■ **Task directions**: Output exactly the lines from the first one down to the line containing "return (between &", inclusive.
==== Provided data ====
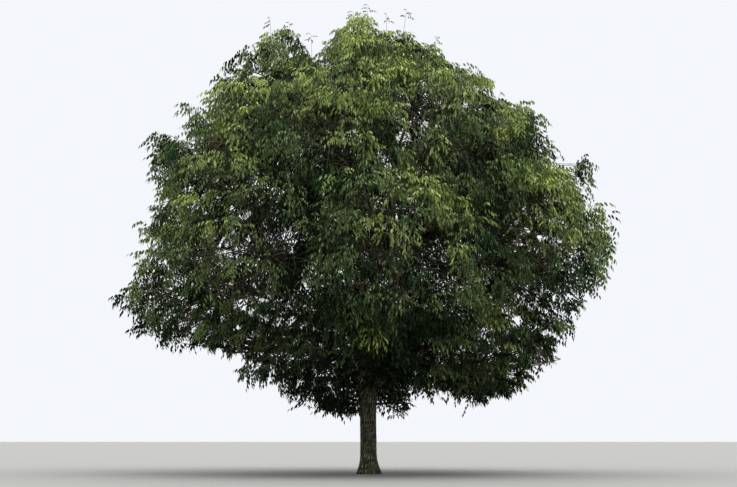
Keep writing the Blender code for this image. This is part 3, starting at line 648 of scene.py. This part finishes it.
def past_outline(points, rim=1.0):
    """True for each point that the viewer sees outside the crown's outline, made larger or
    smaller by the rim's share."""
    across, up, rough = as_seen(points)
    across = across / rim + EDGE_ROUGHNESS * rough
    up = CROWN_MIDDLE_Z + (up - CROWN_MIDDLE_Z) / rim - EDGE_ROUGHNESS * rough
    x, z = np.array(FRONT_OUTLINE).T[:, :, None]
    next_x, next_z = np.roll(x, -1, 0), np.roll(z, -1, 0)
    between = (z > up) != (next_z > up)
    slope = (next_x - x) / np.where(next_z == z, 1, next_z - z)
    return (between & (across < x + slope * (up - z))).sum(0) % 2 == 0


def in_gap(points):
    """True for each point that the viewer sees in an open gap in the crown."""
    across, up, rough = as_seen(points)
    hit = np.zeros(len(points), bool)
    for x, z, half_width, half_height in SKY_GAPS:
        hit |= np.hypot((across - x) / half_width, (up - z) / half_height) < 1 + GAP_ROUGHNESS * rough
    return hit


def looseness_and_painted_shade(points):
    """For each point, the share of leaves missing round it, and its painted shade (below zero, light)."""
    across, up, rough = as_seen(points)
    missing, shade = np.zeros(len(points)), np.zeros(len(points))
    for x, z, half_width, half_height, share, dark in LOOSE_AND_PAINTED_SHADE_PLACES:
        off = np.hypot((across - x) / half_width, (up - z) / half_height)
        near = np.clip(1 + PLACE_FADE - off, 0, PLACE_FADE) / PLACE_FADE
        missing = np.maximum(missing, share * near)
        shade += dark * near
    return missing * np.maximum(0, 1 + LOOSE_CLUMPS * rough), shade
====
■ **Response to the exercise**:
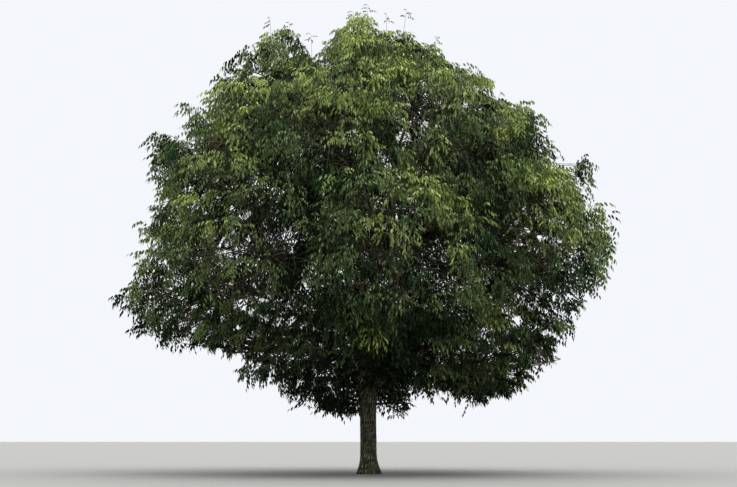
Keep writing the Blender code for this image. This is part 3, starting at line 648 of scene.py. This part finishes it.
def past_outline(points, rim=1.0):
    """True for each point that the viewer sees outside the crown's outline, made larger or
    smaller by the rim's share."""
    across, up, rough = as_seen(points)
    across = across / rim + EDGE_ROUGHNESS * rough
    up = CROWN_MIDDLE_Z + (up - CROWN_MIDDLE_Z) / rim - EDGE_ROUGHNESS * rough
    x, z = np.array(FRONT_OUTLINE).T[:, :, None]
    next_x, next_z = np.roll(x, -1, 0), np.roll(z, -1, 0)
    between = (z > up) != (next_z > up)
    slope = (next_x - x) / np.where(next_z == z, 1, next_z - z)
    return (between & (across < x + slope * (up - z))).sum(0) % 2 == 0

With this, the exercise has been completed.